Written exercise >>
Make an exact copy of the listing below.
Start of Supplied material
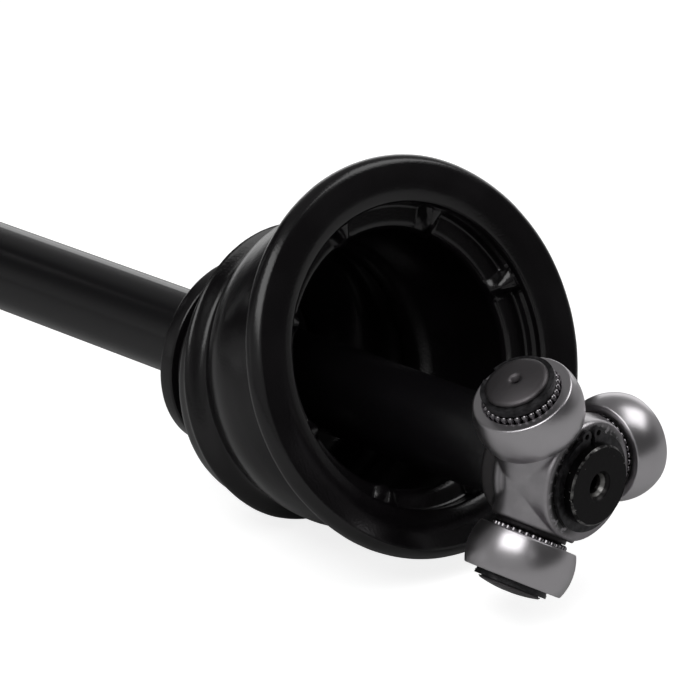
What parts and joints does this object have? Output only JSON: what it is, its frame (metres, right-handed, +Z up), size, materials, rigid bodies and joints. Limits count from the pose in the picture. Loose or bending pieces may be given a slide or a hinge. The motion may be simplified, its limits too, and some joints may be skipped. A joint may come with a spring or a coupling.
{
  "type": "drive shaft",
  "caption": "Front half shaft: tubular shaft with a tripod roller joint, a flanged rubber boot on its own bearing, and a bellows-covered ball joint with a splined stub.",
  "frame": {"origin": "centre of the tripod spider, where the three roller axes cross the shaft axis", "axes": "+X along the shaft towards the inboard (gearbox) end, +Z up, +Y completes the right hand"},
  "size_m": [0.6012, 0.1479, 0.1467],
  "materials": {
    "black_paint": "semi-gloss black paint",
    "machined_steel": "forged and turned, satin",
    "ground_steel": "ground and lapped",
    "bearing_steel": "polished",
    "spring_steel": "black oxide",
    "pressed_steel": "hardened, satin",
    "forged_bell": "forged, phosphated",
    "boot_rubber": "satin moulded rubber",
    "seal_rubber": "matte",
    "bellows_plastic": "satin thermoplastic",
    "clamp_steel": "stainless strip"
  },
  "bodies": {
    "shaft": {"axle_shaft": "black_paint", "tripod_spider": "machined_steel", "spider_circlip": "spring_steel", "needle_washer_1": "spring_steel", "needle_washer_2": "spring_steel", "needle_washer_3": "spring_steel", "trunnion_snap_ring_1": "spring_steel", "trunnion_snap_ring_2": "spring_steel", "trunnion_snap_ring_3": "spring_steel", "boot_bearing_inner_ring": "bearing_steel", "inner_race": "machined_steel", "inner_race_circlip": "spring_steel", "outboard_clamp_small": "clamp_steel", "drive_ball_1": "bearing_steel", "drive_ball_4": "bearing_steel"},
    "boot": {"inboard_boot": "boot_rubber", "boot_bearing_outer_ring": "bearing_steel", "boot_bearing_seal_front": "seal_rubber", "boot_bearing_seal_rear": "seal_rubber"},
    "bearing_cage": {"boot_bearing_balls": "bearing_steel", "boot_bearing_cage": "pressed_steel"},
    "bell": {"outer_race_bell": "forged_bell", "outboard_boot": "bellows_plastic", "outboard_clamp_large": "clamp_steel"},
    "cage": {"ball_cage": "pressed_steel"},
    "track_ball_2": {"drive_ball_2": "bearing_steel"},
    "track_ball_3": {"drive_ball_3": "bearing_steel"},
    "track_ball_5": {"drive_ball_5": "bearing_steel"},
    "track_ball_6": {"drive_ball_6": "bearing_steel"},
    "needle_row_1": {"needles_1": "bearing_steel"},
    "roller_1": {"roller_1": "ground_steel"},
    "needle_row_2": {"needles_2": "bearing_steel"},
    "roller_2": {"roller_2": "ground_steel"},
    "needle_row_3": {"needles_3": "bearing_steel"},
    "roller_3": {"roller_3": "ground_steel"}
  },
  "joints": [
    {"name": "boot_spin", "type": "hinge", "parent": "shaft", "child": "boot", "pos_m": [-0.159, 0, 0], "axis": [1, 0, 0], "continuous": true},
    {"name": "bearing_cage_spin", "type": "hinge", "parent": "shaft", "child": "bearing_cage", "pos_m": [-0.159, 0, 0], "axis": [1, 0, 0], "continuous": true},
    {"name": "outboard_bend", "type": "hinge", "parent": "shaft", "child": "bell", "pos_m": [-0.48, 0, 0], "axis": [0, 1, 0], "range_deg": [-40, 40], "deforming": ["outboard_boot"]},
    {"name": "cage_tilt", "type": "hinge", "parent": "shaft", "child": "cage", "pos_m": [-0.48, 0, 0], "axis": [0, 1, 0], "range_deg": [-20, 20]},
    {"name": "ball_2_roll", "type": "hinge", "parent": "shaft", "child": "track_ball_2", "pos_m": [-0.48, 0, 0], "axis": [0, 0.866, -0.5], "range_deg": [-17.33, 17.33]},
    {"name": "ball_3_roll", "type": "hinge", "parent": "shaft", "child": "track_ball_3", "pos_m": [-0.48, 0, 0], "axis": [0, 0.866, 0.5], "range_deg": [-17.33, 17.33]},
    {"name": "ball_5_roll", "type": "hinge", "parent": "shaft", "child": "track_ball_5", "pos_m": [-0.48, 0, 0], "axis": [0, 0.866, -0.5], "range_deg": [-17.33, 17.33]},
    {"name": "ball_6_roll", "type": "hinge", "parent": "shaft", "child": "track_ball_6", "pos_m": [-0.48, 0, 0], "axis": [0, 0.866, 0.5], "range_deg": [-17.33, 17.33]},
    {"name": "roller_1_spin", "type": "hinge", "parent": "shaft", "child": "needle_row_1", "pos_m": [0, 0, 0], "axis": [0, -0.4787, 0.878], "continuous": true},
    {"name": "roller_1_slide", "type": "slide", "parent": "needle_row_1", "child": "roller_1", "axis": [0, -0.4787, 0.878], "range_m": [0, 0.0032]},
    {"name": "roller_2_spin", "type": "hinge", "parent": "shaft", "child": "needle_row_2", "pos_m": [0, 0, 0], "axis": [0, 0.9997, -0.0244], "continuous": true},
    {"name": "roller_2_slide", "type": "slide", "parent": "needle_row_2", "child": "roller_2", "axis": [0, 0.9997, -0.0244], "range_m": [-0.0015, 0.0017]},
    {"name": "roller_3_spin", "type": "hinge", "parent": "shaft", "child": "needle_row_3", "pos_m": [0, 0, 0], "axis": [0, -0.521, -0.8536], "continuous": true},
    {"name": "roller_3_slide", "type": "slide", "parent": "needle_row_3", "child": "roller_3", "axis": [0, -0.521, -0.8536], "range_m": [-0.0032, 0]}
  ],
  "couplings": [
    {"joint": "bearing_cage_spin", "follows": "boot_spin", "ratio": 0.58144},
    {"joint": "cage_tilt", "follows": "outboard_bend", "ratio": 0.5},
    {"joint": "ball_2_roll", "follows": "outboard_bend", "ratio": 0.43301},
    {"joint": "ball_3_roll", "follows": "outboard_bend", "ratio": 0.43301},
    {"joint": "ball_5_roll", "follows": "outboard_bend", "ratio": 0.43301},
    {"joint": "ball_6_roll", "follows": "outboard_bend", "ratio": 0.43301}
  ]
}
End of Supplied material
The solution >>
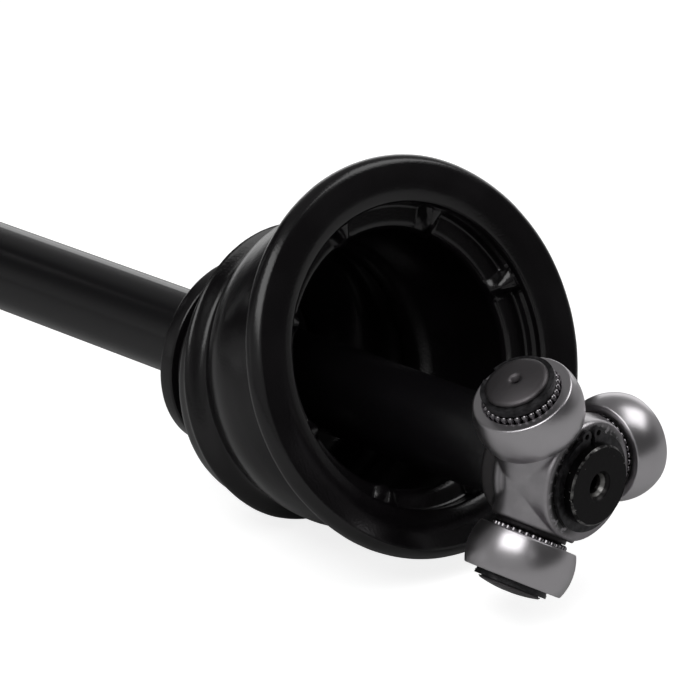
What parts and joints does this object have? Output only JSON: what it is, its frame (metres, right-handed, +Z up), size, materials, rigid bodies and joints. Limits count from the pose in the picture. Loose or bending pieces may be given a slide or a hinge. The motion may be simplified, its limits too, and some joints may be skipped. A joint may come with a spring or a coupling.
{
  "type": "drive shaft",
  "caption": "Front half shaft: tubular shaft with a tripod roller joint, a flanged rubber boot on its own bearing, and a bellows-covered ball joint with a splined stub.",
  "frame": {"origin": "centre of the tripod spider, where the three roller axes cross the shaft axis", "axes": "+X along the shaft towards the inboard (gearbox) end, +Z up, +Y completes the right hand"},
  "size_m": [0.6012, 0.1479, 0.1467],
  "materials": {
    "black_paint": "semi-gloss black paint",
    "machined_steel": "forged and turned, satin",
    "ground_steel": "ground and lapped",
    "bearing_steel": "polished",
    "spring_steel": "black oxide",
    "pressed_steel": "hardened, satin",
    "forged_bell": "forged, phosphated",
    "boot_rubber": "satin moulded rubber",
    "seal_rubber": "matte",
    "bellows_plastic": "satin thermoplastic",
    "clamp_steel": "stainless strip"
  },
  "bodies": {
    "shaft": {"axle_shaft": "black_paint", "tripod_spider": "machined_steel", "spider_circlip": "spring_steel", "needle_washer_1": "spring_steel", "needle_washer_2": "spring_steel", "needle_washer_3": "spring_steel", "trunnion_snap_ring_1": "spring_steel", "trunnion_snap_ring_2": "spring_steel", "trunnion_snap_ring_3": "spring_steel", "boot_bearing_inner_ring": "bearing_steel", "inner_race": "machined_steel", "inner_race_circlip": "spring_steel", "outboard_clamp_small": "clamp_steel", "drive_ball_1": "bearing_steel", "drive_ball_4": "bearing_steel"},
    "boot": {"inboard_boot": "boot_rubber", "boot_bearing_outer_ring": "bearing_steel", "boot_bearing_seal_front": "seal_rubber", "boot_bearing_seal_rear": "seal_rubber"},
    "bearing_cage": {"boot_bearing_balls": "bearing_steel", "boot_bearing_cage": "pressed_steel"},
    "bell": {"outer_race_bell": "forged_bell", "outboard_boot": "bellows_plastic", "outboard_clamp_large": "clamp_steel"},
    "cage": {"ball_cage": "pressed_steel"},
    "track_ball_2": {"drive_ball_2": "bearing_steel"},
    "track_ball_3": {"drive_ball_3": "bearing_steel"},
    "track_ball_5": {"drive_ball_5": "bearing_steel"},
    "track_ball_6": {"drive_ball_6": "bearing_steel"},
    "needle_row_1": {"needles_1": "bearing_steel"},
    "roller_1": {"roller_1": "ground_steel"},
    "needle_row_2": {"needles_2": "bearing_steel"},
    "roller_2": {"roller_2": "ground_steel"},
    "needle_row_3": {"needles_3": "bearing_steel"},
    "roller_3": {"roller_3": "ground_steel"}
  },
  "joints": [
    {"name": "boot_spin", "type": "hinge", "parent": "shaft", "child": "boot", "pos_m": [-0.159, 0, 0], "axis": [1, 0, 0], "continuous": true},
    {"name": "bearing_cage_spin", "type": "hinge", "parent": "shaft", "child": "bearing_cage", "pos_m": [-0.159, 0, 0], "axis": [1, 0, 0], "continuous": true},
    {"name": "outboard_bend", "type": "hinge", "parent": "shaft", "child": "bell", "pos_m": [-0.48, 0, 0], "axis": [0, 1, 0], "range_deg": [-40, 40], "deforming": ["outboard_boot"]},
    {"name": "cage_tilt", "type": "hinge", "parent": "shaft", "child": "cage", "pos_m": [-0.48, 0, 0], "axis": [0, 1, 0], "range_deg": [-20, 20]},
    {"name": "ball_2_roll", "type": "hinge", "parent": "shaft", "child": "track_ball_2", "pos_m": [-0.48, 0, 0], "axis": [0, 0.866, -0.5], "range_deg": [-17.33, 17.33]},
    {"name": "ball_3_roll", "type": "hinge", "parent": "shaft", "child": "track_ball_3", "pos_m": [-0.48, 0, 0], "axis": [0, 0.866, 0.5], "range_deg": [-17.33, 17.33]},
    {"name": "ball_5_roll", "type": "hinge", "parent": "shaft", "child": "track_ball_5", "pos_m": [-0.48, 0, 0], "axis": [0, 0.866, -0.5], "range_deg": [-17.33, 17.33]},
    {"name": "ball_6_roll", "type": "hinge", "parent": "shaft", "child": "track_ball_6", "pos_m": [-0.48, 0, 0], "axis": [0, 0.866, 0.5], "range_deg": [-17.33, 17.33]},
    {"name": "roller_1_spin", "type": "hinge", "parent": "shaft", "child": "needle_row_1", "pos_m": [0, 0, 0], "axis": [0, -0.4787, 0.878], "continuous": true},
    {"name": "roller_1_slide", "type": "slide", "parent": "needle_row_1", "child": "roller_1", "axis": [0, -0.4787, 0.878], "range_m": [0, 0.0032]},
    {"name": "roller_2_spin", "type": "hinge", "parent": "shaft", "child": "needle_row_2", "pos_m": [0, 0, 0], "axis": [0, 0.9997, -0.0244], "continuous": true},
    {"name": "roller_2_slide", "type": "slide", "parent": "needle_row_2", "child": "roller_2", "axis": [0, 0.9997, -0.0244], "range_m": [-0.0015, 0.0017]},
    {"name": "roller_3_spin", "type": "hinge", "parent": "shaft", "child": "needle_row_3", "pos_m": [0, 0, 0], "axis": [0, -0.521, -0.8536], "continuous": true},
    {"name": "roller_3_slide", "type": "slide", "parent": "needle_row_3", "child": "roller_3", "axis": [0, -0.521, -0.8536], "range_m": [-0.0032, 0]}
  ],
  "couplings": [
    {"joint": "bearing_cage_spin", "follows": "boot_spin", "ratio": 0.58144},
    {"joint": "cage_tilt", "follows": "outboard_bend", "ratio": 0.5},
    {"joint": "ball_2_roll", "follows": "outboard_bend", "ratio": 0.43301},
    {"joint": "ball_3_roll", "follows": "outboard_bend", "ratio": 0.43301},
    {"joint": "ball_5_roll", "follows": "outboard_bend", "ratio": 0.43301},
    {"joint": "ball_6_roll", "follows": "outboard_bend", "ratio": 0.43301}
  ]
}